According to Bloomberg, distracted workers on their iPhones have been walking into glass walls around the office so they resorted to putting yellow sticky notes on the doors to help. However, much like a fancy-looking phone which has the battery lifespan of a mayfly, design ruled over functionality and the sticky notes were reportedly removed because they distracted from the building's design. Instead, Apple has reportedly put rectangular stickers on some of the glass to avoid further injuries.
No such problems walking into the red bricks of Dodgi HQ, but the asbestos in the ceiling has caused some minor respiratory problems for accounts.
Giving the smart sell
During a panel discussion at Fortinet's Accelerate 18 event in Las Vegas, channel players were given advice on how to approach end users.
"I'd caution you on leaving voicemails," warned PIMCO's global information security officer, Daniel Hooper. "I get probably 50 calls a week from various people, and I don't check my voicemails anymore because there's just too many of them. It's overwhelming."

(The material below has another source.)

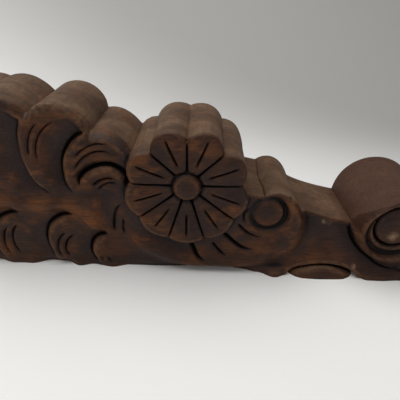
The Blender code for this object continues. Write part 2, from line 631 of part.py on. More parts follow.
def crease_lines(back, fine, step):
    """The lines that the faces have to follow: edges of the carved forms and the bottoms of the cuts."""
    lines = []
    for points in [e[0] for e in UPPER_EDGES + LOWER_EDGES]:
        line = curve(points, step)
        lines += [line, beside(line, WALL)]
    lines.append(curve(SCROLL_CREST, step))
    cuts = notch_angles()
    if fine:
        for points in VEINS + (HOOK_LINE,):
            line = curve(points, step)[1:-1] if len(curve(points, step)) > 4 else curve(points, step)
            lines += [line, beside(line, VEIN_WIDTH / 2)[1:-1], beside(line, -VEIN_WIDTH / 2)[1:-1]]
        for points, width in FINGER_CUTS:
            line = curve(points, step)
            lines += [line, beside(line, width / 2), beside(line, -width / 2)]
    turn = np.arange(flower_meets_leaf(back), 360.0 + RIM_RIGHT, degrees(step / FLOWER_RADIUS))
    rim = np.append(turn, [a % 360.0 for a in cuts])
    rim = np.unique(rim[(rim > turn[0] + 1) & (rim < turn[-1])])
    for off in (0.0, WALL):
        r = flower_radius(rim, back) + off
        lines.append(np.stack((r * np.cos(np.radians(rim)), FLOWER_Z + r * np.sin(np.radians(rim))), 1))
    for a in cuts:
        way = np.array((cos(radians(a)), sin(radians(a))))
        side = np.array((-way[1], way[0]))
        out = float(flower_radius(a, back)) - 1.5
        stops = np.linspace(BOSS_RADIUS + 2.0, out, 4)
        for off in ((0.0, DIVIDE_WIDTH / 2, -DIVIDE_WIDTH / 2) if fine else (0.0,)):
            lines.append(np.array([way * s + side * off + (0.0, FLOWER_Z) for s in stops]))
    for low, high in zip(cuts, cuts[1:] + [cuts[0] - 360.0]):
        middle = radians(0.5 * (low + high))
        start = MIDRIB_FROM + MIDRIB_LATE * float(smooth(-sin(middle)))
        way = np.array((cos(middle), sin(middle)))
        side = np.array((-way[1], way[0]))
        for off in ((0.0, MIDRIB_WIDTH / 2, -MIDRIB_WIDTH / 2) if fine else ()):
            stops = np.linspace(start, MIDRIB_TO, 5)
            lines.append(np.array([way * s + side * off + (0.0, FLOWER_Z) for s in stops]))
    for x, z, radius in (
        (0.0, FLOWER_Z, BOSS_RADIUS), (BALL_X, BALL_Z, BALL_RADIUS), (EYE_X, EYE_Z, EYE_RADIUS),
    ):
        lines.append(circle(x, z, radius, 0.0, 340.0, step))
        lines.append(circle(x, z, DOME_RING * radius, 0.0, 325.0, step))
    lip = BALL_GROOVE_RADIUS + 0.5 * BALL_GROOVE_WIDTH
    lines.append(circle(BALL_GROOVE_X, BALL_GROOVE_Z, lip, 200.0, 460.0, step))
    crest = circle(EYE_X, EYE_Z, 1.0, 130.0, 350.0, step / RING_RADIUS)
    around = ring_radius(np.linspace(40.0, 260.0, len(crest)))[:, None]
    lines.append((crest - (EYE_X, EYE_Z)) * around + (EYE_X, EYE_Z))
    spiral = circle(VOLUTE_X, VOLUTE_Z, 1.0, 178.0, 300.0, 0.1)
    limit = volute_limit(spiral[:, 0], spiral[:, 1])[2][:, None]
    for off in (0.0, WALL):
        lines.append((spiral - (VOLUTE_X, VOLUTE_Z)) * (limit + off) + (VOLUTE_X, VOLUTE_Z))
    middle = 0.5 * (ARCH_LEFT + ARCH_RIGHT)
    half = 0.5 * (ARCH_RIGHT - ARCH_LEFT)
    turn = np.radians(np.linspace(12.0, 168.0, 14))
    for inset in (0.0, 1.0):
        across, up = (half - inset) * np.cos(turn), (ARCH_HEIGHT - inset) * np.sin(turn)
        lines.append(np.stack((middle + across, up), 1))
    return lines


def inside(p, rim):
    """Which points lie inside a closed outline."""
    x, z = p[:, 0], p[:, 1]
    odd = np.zeros(len(p), bool)
    for (ax, az), (bx, bz) in zip(rim, np.roll(rim, -1, axis=0)):
        if az == bz:
            continue
        odd ^= ((az > z) != (bz > z)) & (x < ax + (bx - ax) * (z - az) / (bz - az))
    return odd


def face_points(back, fine, rim, grid, step):
    """Points and edges of one face: its outline, its creases, and an even fill between them."""
    closed = np.vstack((rim, rim[:1]))
    points = list(rim)
    edges = [(k, (k + 1) % len(rim)) for k in range(len(rim))]
    for line in crease_lines(back, fine, step):
        keep = inside(line, rim) & (to_curve(line, closed)[0] > 1.0)
        last = None
        for q, good in zip(line, keep):
            if good:
                points.append(q)
                if last is not None:
                    edges.append((last, len(points) - 1))
                last = len(points) - 1
            else:
                last = None
    taken = np.array(points)
    low, high = taken.min(axis=0), taken.max(axis=0)
    rows = np.arange(low[1] + grid / 2, high[1], grid * 0.866)
    fill = [(x + grid / 2 * (k % 2), z) for k, z in enumerate(rows) for x in np.arange(low[0], high[0], grid)]
    fill = np.array(fill)
    fill = fill[inside(fill, rim) & (to_curve(fill, closed)[0] > 0.5 * grid)]
    near = np.array([np.min(np.hypot(*(taken - q).T)) for q in fill])
    return np.vstack((taken, fill[near > 0.6 * grid])), edges


def carved_face(back, fine, rim, grid, step):
    """Triangulates one face and gives its points, depths, triangles, and where the outline's points went."""
    points, edges = face_points(back, fine, rim, grid, step)
    ring = list(range(len(rim)))
    made = delaunay_2d_cdt([Vector(q) for q in points], edges, [ring], 1, 1e-5)
    flat = np.array([tuple(v) for v in made[0]])
    place = {}
    for index, sources in enumerate(made[3]):
        for source in sources:
            if source < len(rim):
                place[source] = index
    return flat, face_depth(flat, back, fine), made[2], [place[k] for k in ring]


def corbel_mesh():
    """One closed skin: two carved faces and the band of sawn and rounded edge between them."""
    rims = [loop(False, STEP_ALONG), loop(True, STEP_ALONG)]
    front = carved_face(False, True, rims[0], GRID, FRONT_STEP)
    back = carved_face(True, False, rims[1], BACK_GRID, BACK_STEP)
    verts = [(x, d - THICKNESS / 2, z) for (x, z), d in zip(front[0], front[1])]
    shift = len(verts)
    verts += [(x, THICKNESS / 2 - BACK_SHARE * d, z) for (x, z), d in zip(back[0], back[1])]
    faces = [tuple(f) for f in front[2]]
    faces += [tuple(shift + k for k in reversed(f)) for f in back[2]]
    a = front[3]
    b = [shift + k for k in back[3]]
    for k in range(len(a)):
        n = (k + 1) % len(a)
        faces.append((a[n], a[k], b[k]))
        faces.append((a[n], b[k], b[n]))
    mesh = bpy.data.meshes.new("corbel")
    mesh.from_pydata([tuple(MM * c for c in v) for v in verts], [], faces)
    mesh.validate()
    mesh.update()
    return mesh


def wood():
    """Dark brown stained wood, satin where hands have worn it."""
    material = bpy.data.materials.new("stained_wood")
    material.use_nodes = True
    shader = material.node_tree.nodes["Principled BSDF"]
    shader.inputs["Base Color"].default_value = (0.060, 0.034, 0.022, 1.0)
    shader.inputs["Roughness"].default_value = 0.55
    shader.inputs["Metallic"].default_value = 0.0
    return material


def main():
    for thing in list(bpy.data.objects):
        bpy.data.objects.remove(thing)
    mesh = corbel_mesh()
    mesh.materials.append(wood())
    mesh.shade_smooth()
    mesh.set_sharp_from_angle(angle=radians(30.0))
    corbel = bpy.data.objects.new("corbel", mesh)
    bpy.context.scene.collection.objects.link(corbel)


main()
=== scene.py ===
"""Carved wooden corbel bracket on a pale floor: the fine carving and the wood's finish.

The carving is worked out by the same named sizes as the solid, in millimetres, and then cut finer.
x is measured from the flower's centre, z from the flat face, and depths from the foremost plane.
"""

from math import atan2, cos, degrees, hypot, radians, sin

import bpy
import numpy as np
from mathutils import Matrix, Vector, noise
from mathutils.geometry import delaunay_2d_cdt
from mathutils.kdtree import KDTree


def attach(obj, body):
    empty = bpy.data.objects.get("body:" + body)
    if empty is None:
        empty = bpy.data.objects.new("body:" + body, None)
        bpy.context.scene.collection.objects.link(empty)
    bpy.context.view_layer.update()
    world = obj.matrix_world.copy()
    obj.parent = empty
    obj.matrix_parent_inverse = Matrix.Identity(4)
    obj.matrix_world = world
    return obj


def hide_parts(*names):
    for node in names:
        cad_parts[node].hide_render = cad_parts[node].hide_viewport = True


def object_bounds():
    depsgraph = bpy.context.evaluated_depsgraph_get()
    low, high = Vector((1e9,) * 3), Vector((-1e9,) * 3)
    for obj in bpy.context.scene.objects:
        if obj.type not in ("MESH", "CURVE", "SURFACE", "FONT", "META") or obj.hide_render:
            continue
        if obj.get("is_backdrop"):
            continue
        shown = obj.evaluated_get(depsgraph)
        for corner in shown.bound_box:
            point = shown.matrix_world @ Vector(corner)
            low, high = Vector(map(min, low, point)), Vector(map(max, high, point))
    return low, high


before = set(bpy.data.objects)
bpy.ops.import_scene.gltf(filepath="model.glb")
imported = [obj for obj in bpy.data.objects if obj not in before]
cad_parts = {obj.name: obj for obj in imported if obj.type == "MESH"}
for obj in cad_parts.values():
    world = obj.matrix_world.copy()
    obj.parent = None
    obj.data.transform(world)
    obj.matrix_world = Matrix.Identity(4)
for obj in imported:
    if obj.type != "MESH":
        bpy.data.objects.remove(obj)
cad_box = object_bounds()
MM = 0.001

# The block, as everything below in millimetres unless it says otherwise
THICKNESS = 89.0
LEFT_END = -186.5
FOOT_END = 186.5

# The flower: nine petals round a boss, slightly wider below than above
FLOWER_Z = 83.5
FLOWER_RADIUS = 49.0
FLOWER_DROP = 0.7
FLOWER_DEPTH = 0.4
PETALS = 9
PETAL_SKEW = 5.5
NOTCH_RADIUS = 43.3
NOTCH_DROP = 4.8
BACK_RADIUS = 45.7
BACK_LEAN = 1.0
BACK_WIDEN = 5.0
BACK_NOTCH = 4.0
BACK_SPREAD = 2.5
PETAL_BULGE = 0.85
BOSS_RADIUS = 11.5
BOSS_RING = 2.8
BOSS_CUT = 1.8
PETAL_DISH = 4.0
PETAL_CROWN = 1.7
PETAL_ROUND = 1.6
DIVIDE_WIDTH = 2.0
DIVIDE_DEPTH = 2.2
MIDRIB_WIDTH = 2.3
MIDRIB_DEPTH = 2.4
MIDRIB_FROM = 18.0
MIDRIB_LATE = 4.5
MIDRIB_TO = 44.5

# The end volute
VOLUTE_X = 180.0
VOLUTE_Z = 40.0
VOLUTE_RADIUS = 39.3
EYE_X = 171.5
EYE_Z = 52.0
EYE_RADIUS = 18.0
EYE_RISE = 4.5
EYE_GROOVE = 7.5
EYE_CUT_WIDTH = 3.0
EYE_CUT_DEPTH = 2.4
EYE_VALLEY = ((0.0, 7.5), (0.25, 4.8), (0.62, 7.6), (1.0, 1.0))
RING_RADIUS = 31.0
RIM_LAND = 2.5
VOLUTE_FROM = 120.0
RING_START = 22.0
RING_DEPTH = 1.0
RIM_GROOVE_WIDTH = 2.4
RIM_GROOVE_DEPTH = 1.2
# Where round the volute its rim joins the ground, and where the groove beside it runs: each from an
# angle, eased in over some degrees, to another, eased out
RIM_JOIN = (166.0, 10.0, 285.0, 15.0)
GROOVE_RUN = (168.0, 12.0, 275.0, 25.0)
# Depth of the volute's rim at angles in degrees round it, and how far its ring reaches from its centre
RIM_DEPTHS = (
    (0, 3), (90, 1), (122, 0.4), (130, 3), (139, 5.5), (149, 11.2), (160, 18.2),
    (170, 21.5), (200, 14), (270, 3.5), (330, 2.6), (360, 3),
)
RING_REACH = (
    (0, 39.3), (172, 39.3), (177, 41.5), (189, 39), (206, 35), (222, 31.5), (270, 30.5),
    (300, 31.5), (340, 39.3), (360, 39.3),
)

# The small volute that ends the C scroll
BALL_X = 64.3
BALL_Z = 61.2
BALL_RADIUS = 12.0
BALL_RISE = 6.0
BALL_GROOVE_X = 66.3
BALL_GROOVE_Z = 59.7
BALL_GROOVE_RADIUS = 14.2
BALL_GROOVE_WIDTH = 5.2
BALL_GROOVE_DEPTH = 11.5

# The breadth of a steep side seen from the front
WALL = 1.2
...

Renee Tarun, VP of internal security at Fortinet, told partners to make sure they are "doing their homework".
"Everyone calls and says ‘I've got the number one solution to your problem'. Well, tell me you understand my problems. Tell me what I need, what I'm looking for. Understand what I'm trying to solve before you tell me you've got the number one solution," Tarun said.
Fair enough, I guess, but this all got me thinking about my top five sales techniques. So for the first time ever, here they are:
1. Offer to drop a client off at their offices after a sales meeting, but drive five minutes past their building, ignoring their pleas. When you finally stop the car, turn and say "at Dodgi, we go the extra mile for you", before pushing them out and ignoring their calls for a week.
2. Pretend you don't know any of the vendors they currently use and purposefully get the vendor's name wrong when you say it back. For example: "You're on the Micro-cough platform?", or "Your networking is done by Disco?!" Sneer at their failure to acknowledge Namibia as a global tech hub.
3. Tech leaders such as Elon Musk are famous for their bookworm habits, so have an impressive library in your office for sales meetings. Drop your reading habits into conversation. For example, "Barry Manilow really opens up in his fourth autobiography".
4. As a potential client sleeps at night sneak into their bedroom with a Jason Voorhees' Friday 13th mask. Let out a bellowing scream and when they wake with a terrified start say "scary, eh? Not as scary as failing to have the latest firewall security software".
5. As they say in retail, eye level is buy level. Hold a router in their face at all times.
You're welcome.
■ Dave Diamond-Geezer, director of Digital Online Deals and Global Integration (Dodgi) of Dagenham Ltd.